Hilton is no stranger to attention to detail. That's how he grew up as the son of a Navy man. Mike Hilton, Sr., was in for ten years and did a tour on the U.S.S. Saratoga as an expert in his field of electronics and it turns out his son is wired exactly the same way.
His mother, a retired court administrator for the city of Atlanta, has always told her husband Junior is so much like Senior.
"That's how I was brought up, how I am disciplined and focused. That's just how I was raised. Be respectful to everybody. Be on time. Do your job," Mike Hilton, Jr. says. "I try to be all about my detail during the game plan week and try to make sure guys are as detailed as possible knowing what's at stake.
"That's Lou knowing when to dial me up and me knowing the situation, knowing what to expect from the offense and knowing how I can affect the play."
The day after the game, rookie cornerback Cam Taylor-Britt was shaking his head on how the 5-9 Hilton can make himself even smaller on blitzes where he somehow pops out of nowhere on people.

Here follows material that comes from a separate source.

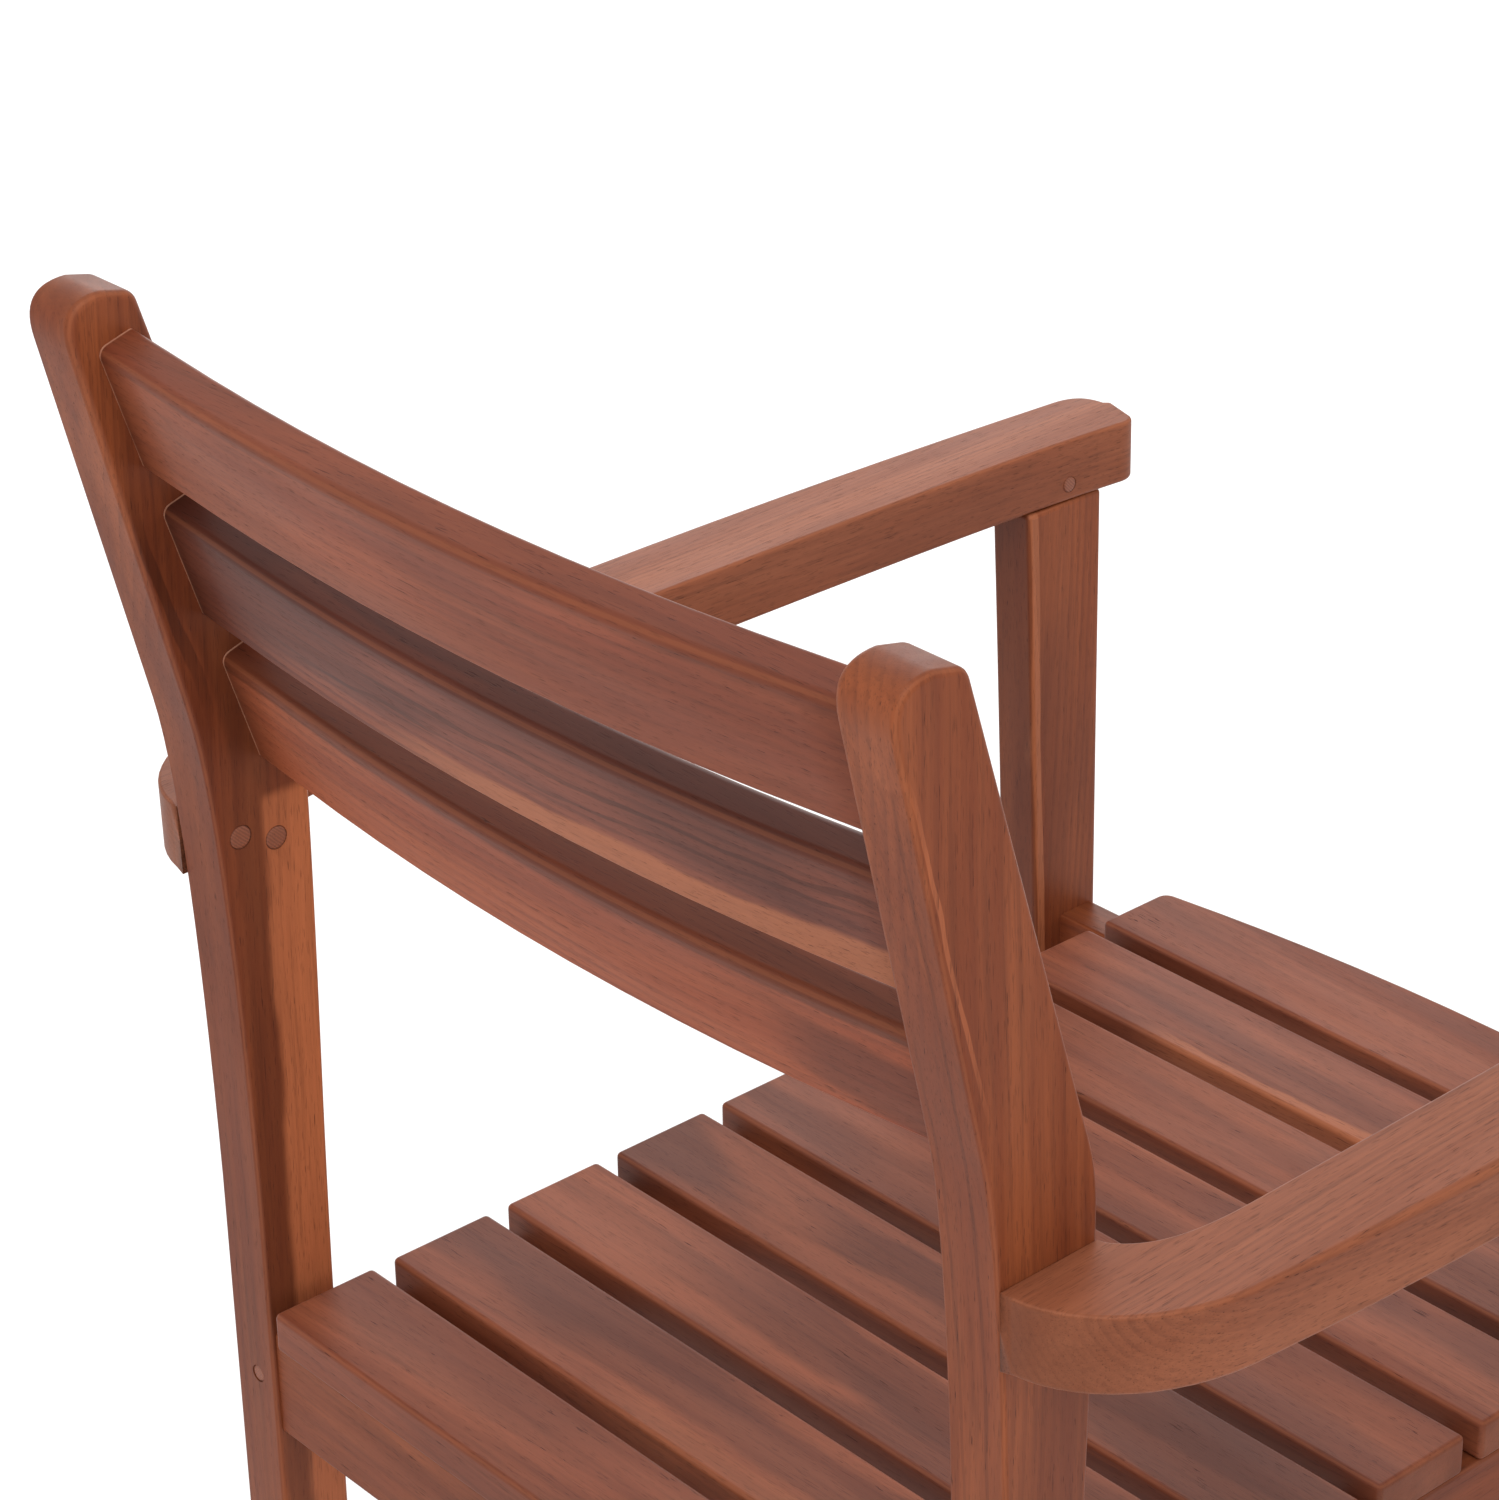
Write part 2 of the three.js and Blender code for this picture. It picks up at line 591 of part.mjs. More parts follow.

Like on that that third down he seemingly leaped from Hendrickson's back pocket.
"Even though I'm on the move, I just try to hide behind some of those guys," Hilton says. "I'm pretty sure they expect me coming. But once I'm rolling and I appear out of nowhere, it kind of catches the offense off balance."
Like his son, Mike Hilton, Sr. is 5-9, and he goes about 165. He had his share of physical labor when he was aboard ship, but he made his grade with his engineering mind.
"I told him," Mike Hilton Sr., says, "there's nothing you can do about your size. You're always going to be one of the smallest guys out there. What separates you is what you've got above the shoulders."
If the Bengals have been the ultimate chip-on-the-shoulder team the past two seasons, then Hilton and quarterback Joe Burrow are the offensive and defensive captains of the unloved.
Burrow, the overlooked small Ohio high school Mr. Football and jilted Ohio State recruit. Hilton, the Mr. Everything on both sides of the ball for a two-time Georgia state championship team who had his heart set on going to Clemson.
"He's always had a chip on his shoulder," Mike Hilton, Sr. says. "Even after what he did in high school, he was only a third star recruit. That and his size probably kept the major schools away. When he didn't hear from Clemson, the idea was to go somewhere to get on the field as soon as possible and be seen."
Ole Miss worked in so many ways. He played virtually right away and he got enough exposure in the SEC that the Steelers signed him after the draft. It also worked out with Chassidy. When he went to Mississippi and she went to Georgia Southern, they agreed to break it off and see what things looked like after college.
"We needed the break. We were all we knew," Chassidy says. "We figured if it was meant to be, it was meant to be and it was."
No wonder she calls him "My King." If you think he's busy on the field, you should see him at home. No matter what shape he's in after work, he's giving baths and being a Dad. While Chassidy sleeps after dealing with the baby at night, Hilton wakes up with his daughter, gets her ready, and drives her to school on his way into Paycor Stadium.
"He plays the same way," Chassidy says. "He's got this energy and he has it at home."
Not long after he had dominated another Divisional, Someone told him he plays like he's 220 pounds and he didn't even blink.
"That's because," says Mike Hilton, Jr. "I've got the heart of a 220-pounder."